I could see the defeat in his bowed head. "Just let me look some more," he said. "I can find something, I know it." He started to walk away.
"Wait," I said. Just as he turned back to me, a third mom checked into my consciousness. She shows up sometimes, the practical, let's-make-lemonade-out-of-this-bullshit mom, the one who has already made peace with the fact that she and her son are going to find themselves in these situations for the rest of their lives, and it's flat out dumb to even bother with anything other than trying to make the best of it.
"Here's the thing, bug," I said softly. "We're just getting this because we don't want you to get a bad sunburn. I understand why you're frustrated and I'm really sorry. It's not fair and I wish they had a better selection of stuff. What can you expect from a corporate chain, right? But I think we can find something that will work for now, and if you still don't like it tomorrow, we can go to a different store or buy something online. Whatever we buy now will just be temporary unless you say it's okay. All right?"

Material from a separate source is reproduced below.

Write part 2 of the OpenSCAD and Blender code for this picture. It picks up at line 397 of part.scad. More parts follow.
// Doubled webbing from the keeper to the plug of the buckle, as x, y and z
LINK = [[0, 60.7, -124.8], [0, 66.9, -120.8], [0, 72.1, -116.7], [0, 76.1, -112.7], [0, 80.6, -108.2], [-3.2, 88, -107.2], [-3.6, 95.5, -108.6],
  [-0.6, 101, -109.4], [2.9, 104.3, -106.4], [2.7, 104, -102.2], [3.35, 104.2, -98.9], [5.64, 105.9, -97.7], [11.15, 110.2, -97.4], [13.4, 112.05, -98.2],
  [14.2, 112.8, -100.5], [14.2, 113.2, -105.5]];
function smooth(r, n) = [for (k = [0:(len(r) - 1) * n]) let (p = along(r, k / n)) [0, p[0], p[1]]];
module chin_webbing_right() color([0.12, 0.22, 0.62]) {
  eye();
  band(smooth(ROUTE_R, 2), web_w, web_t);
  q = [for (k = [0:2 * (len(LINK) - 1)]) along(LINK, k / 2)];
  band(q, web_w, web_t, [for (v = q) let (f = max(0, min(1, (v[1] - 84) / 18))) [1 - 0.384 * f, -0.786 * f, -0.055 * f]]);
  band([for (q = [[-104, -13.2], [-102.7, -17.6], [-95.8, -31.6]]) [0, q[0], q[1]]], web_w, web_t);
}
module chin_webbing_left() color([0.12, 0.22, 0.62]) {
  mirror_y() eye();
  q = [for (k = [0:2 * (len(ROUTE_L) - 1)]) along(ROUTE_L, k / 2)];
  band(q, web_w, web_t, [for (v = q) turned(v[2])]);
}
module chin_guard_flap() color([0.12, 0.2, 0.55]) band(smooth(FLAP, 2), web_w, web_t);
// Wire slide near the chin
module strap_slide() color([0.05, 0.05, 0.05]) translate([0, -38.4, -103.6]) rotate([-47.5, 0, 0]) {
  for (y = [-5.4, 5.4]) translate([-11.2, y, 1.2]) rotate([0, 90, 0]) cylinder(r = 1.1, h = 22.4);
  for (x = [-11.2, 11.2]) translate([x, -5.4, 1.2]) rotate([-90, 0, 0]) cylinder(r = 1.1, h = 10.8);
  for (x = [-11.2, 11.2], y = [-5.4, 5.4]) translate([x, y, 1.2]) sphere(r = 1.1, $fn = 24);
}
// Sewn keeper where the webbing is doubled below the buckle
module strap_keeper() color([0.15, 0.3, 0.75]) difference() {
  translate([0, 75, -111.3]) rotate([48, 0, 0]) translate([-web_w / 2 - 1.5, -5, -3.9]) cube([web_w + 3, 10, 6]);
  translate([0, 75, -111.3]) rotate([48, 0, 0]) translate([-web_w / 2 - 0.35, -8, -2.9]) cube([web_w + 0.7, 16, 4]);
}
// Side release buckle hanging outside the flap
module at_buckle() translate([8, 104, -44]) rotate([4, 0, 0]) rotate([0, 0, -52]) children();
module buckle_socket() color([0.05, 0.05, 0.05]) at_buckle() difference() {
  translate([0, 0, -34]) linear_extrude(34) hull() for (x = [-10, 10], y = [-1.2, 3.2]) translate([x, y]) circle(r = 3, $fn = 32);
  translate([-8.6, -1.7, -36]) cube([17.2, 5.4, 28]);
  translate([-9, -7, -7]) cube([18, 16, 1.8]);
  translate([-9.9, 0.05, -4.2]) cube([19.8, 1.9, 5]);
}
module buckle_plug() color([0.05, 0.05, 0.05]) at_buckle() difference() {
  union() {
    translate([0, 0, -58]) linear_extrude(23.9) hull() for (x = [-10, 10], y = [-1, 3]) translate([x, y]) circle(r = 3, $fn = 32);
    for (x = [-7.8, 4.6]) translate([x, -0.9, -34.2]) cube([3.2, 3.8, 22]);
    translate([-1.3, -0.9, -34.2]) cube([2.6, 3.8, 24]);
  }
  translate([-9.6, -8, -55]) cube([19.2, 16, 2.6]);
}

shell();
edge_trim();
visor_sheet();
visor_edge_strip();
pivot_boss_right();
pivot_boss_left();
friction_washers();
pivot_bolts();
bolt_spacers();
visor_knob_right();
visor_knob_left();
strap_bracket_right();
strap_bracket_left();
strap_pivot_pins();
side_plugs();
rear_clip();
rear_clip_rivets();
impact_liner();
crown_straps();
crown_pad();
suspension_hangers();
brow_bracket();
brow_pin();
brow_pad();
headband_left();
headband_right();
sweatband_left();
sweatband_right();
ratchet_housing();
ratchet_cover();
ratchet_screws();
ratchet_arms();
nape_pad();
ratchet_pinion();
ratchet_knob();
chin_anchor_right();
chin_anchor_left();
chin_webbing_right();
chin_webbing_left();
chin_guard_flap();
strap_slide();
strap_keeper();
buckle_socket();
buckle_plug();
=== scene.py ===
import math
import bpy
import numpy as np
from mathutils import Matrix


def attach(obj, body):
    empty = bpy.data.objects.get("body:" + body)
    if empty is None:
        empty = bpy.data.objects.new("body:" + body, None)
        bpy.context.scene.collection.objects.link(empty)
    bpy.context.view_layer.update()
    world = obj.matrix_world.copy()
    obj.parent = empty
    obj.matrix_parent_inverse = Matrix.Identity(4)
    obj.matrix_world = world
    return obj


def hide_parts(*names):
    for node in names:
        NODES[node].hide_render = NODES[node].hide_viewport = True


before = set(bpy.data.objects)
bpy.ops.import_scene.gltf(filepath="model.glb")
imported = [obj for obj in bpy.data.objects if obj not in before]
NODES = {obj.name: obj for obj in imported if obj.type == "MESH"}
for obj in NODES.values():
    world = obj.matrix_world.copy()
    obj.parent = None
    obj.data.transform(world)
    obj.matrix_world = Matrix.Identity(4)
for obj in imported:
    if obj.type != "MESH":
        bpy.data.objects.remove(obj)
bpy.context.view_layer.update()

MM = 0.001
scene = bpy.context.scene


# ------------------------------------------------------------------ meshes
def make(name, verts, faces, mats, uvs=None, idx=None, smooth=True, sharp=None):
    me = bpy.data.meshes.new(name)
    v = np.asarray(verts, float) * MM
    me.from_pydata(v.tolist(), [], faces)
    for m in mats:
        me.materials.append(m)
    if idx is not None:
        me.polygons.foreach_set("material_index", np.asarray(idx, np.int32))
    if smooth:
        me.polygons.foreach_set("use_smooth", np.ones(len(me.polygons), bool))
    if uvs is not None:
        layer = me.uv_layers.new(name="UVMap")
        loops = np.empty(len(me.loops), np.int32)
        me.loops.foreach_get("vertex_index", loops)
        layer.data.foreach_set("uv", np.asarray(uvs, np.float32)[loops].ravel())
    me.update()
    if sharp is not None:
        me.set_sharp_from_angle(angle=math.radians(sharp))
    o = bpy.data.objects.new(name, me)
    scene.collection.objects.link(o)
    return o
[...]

He nodded. "Okay. That makes sense."
It made sense! "So let's get the Neutrogena one with the least offensive packaging and the highest SPF and revisit the situation later if need be?"
"You can get the Neutrogena one. I'm sorry. I don't know why I care so much."
"It doesn't matter why. You just do." I hugged him tightly. "You don't ever need to apologize for wanting what you want."
He perked up slightly. "Since we're here, can I get a new deodorant?"
Ah, yet another product to clutter up the bathroom counter...but what did it matter, really?
He went off to smell the selection of men's deodorants as I grabbed the moisturizing sunscreen and went to the check out. I realized that my heart was pounding, as though I'd just made a daring escape, which I suppose we both had. We were taking home a moisturizing sunscreen, by god, and Nicholas hadn't fallen into a dark place just trying to make that happen.
Standing in line at the register, I watched him as he knelt by the small "men's specialty" display. He looked so excited and confident and yet so vulnerable there in his bright blue high tops; a boy on the cusp of adolescence, popping the caps off different brands and sniffing them like a connoisseur, trying to figure out which was the most manly scent, trying to decide which was the best smell for a boy just like him.